At Target, profits declined 5.2 percent in the fourth quarter, but the retailer beat Wall Street estimates. Income for the three months totaled $981 million versus $1.04 billion a year earlier. Given the impact of share buybacks, diluted earnings per share were $1.45 in both quarters. Adjusted earnings of $1.49 a share came in 9 cents ahead of analyst estimates.

Sales in the fourth quarter rose 3.3 percent to $20.94 billion from $20.3 billion with a 2.2 percent increase in comps. Credit card revenues slid 8.8 percent to $351 million from $384 million.

For the full year, Target posted earnings of $2.93 billion on sales of $68.47 billion, comp gains of 3 percent. Credit card revenues for the year tallied $1.4 billion.

It was the broader picture that Gregg Steinhafel, Target’s chairman, president and ceo, focused on.

“For the full year, our U.S. businesses generated 14.3 percent growth in adjusted earnings per share, and we experienced our strongest growth in comparable-store sales since 2007,” he said. “As we look ahead to 2012…we’ll continue to invest in our store, online and mobile channels, open our first CityTarget locations in July and prepare for the opening of our first Canadian Target stores in early 2013.”

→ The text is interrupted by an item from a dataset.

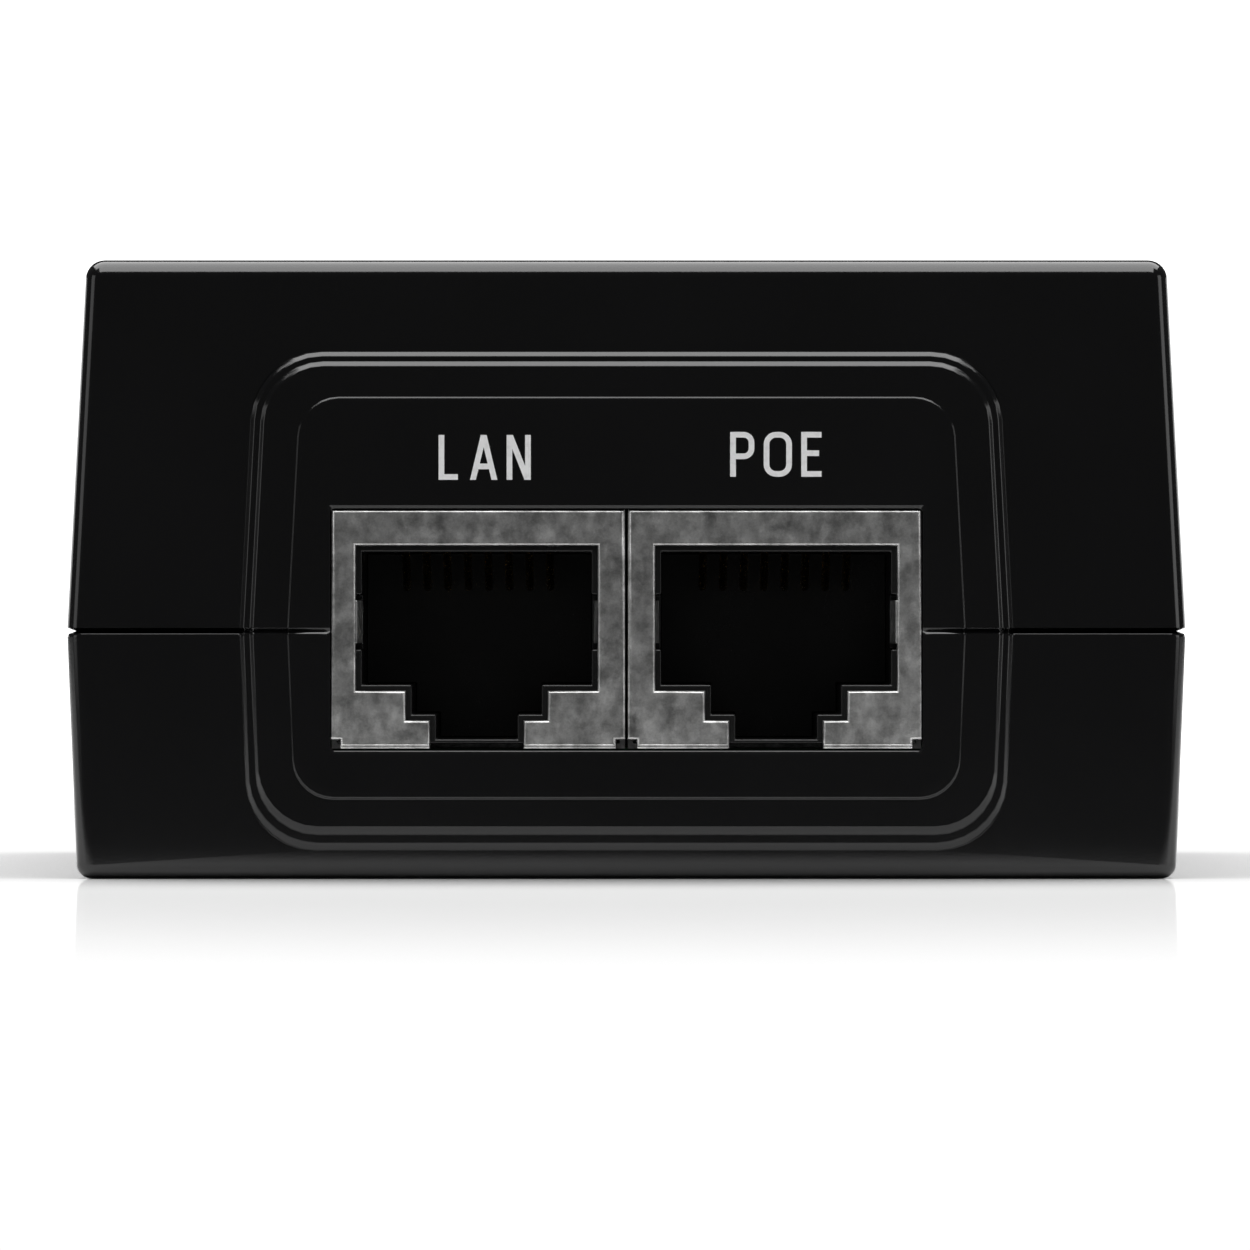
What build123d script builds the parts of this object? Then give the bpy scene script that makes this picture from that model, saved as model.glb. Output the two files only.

Steinhafel said Target is on track to reach $100 billion or more in sales, and earnings per share of $8 or more, by 2017. The Minneapolis-based retailer has earmarked $2.5 billion for capital expenditures in its U.S. retail segment and $800 million for the Canadian business.

Target is bullish on Canada, where on Thursday it opened a pop-up shop in Toronto for Jason Wu for Target, the retailer’s latest fashion collaboration. Kathryn A. Tesija, executive vice president of merchandising, said the retailer would continue launching designer collaborations even as it unveils in May the next phase of its partnership platform, The Shops at Target. “General beauty and apparel led our discretionary categories [in terms of sales increases],” Tesija said. “We’re starting to see improvement in the better and best price points with some of our more fashionable collections, some must-have items and C9 in activewear.”

Higher up the pricing scale, Dillard’s fourth-quarter profits increased 29.1 percent to $141.5 million or $2.77 a diluted share, from $109.6 million, or $1.75, a year earlier. Excluding special items in both quarters, net income rose 16.4 percent to $112.8 million. Revenues for the quarter inched up 1.6 percent to $2.01 billion from $1.98 billion with a 3 percent comp gain.

For the year, Dillard’s posted net profits of $463.9 million on revenues of $6.4 billion.

The quarter ended on Jan. 28 for all three companies.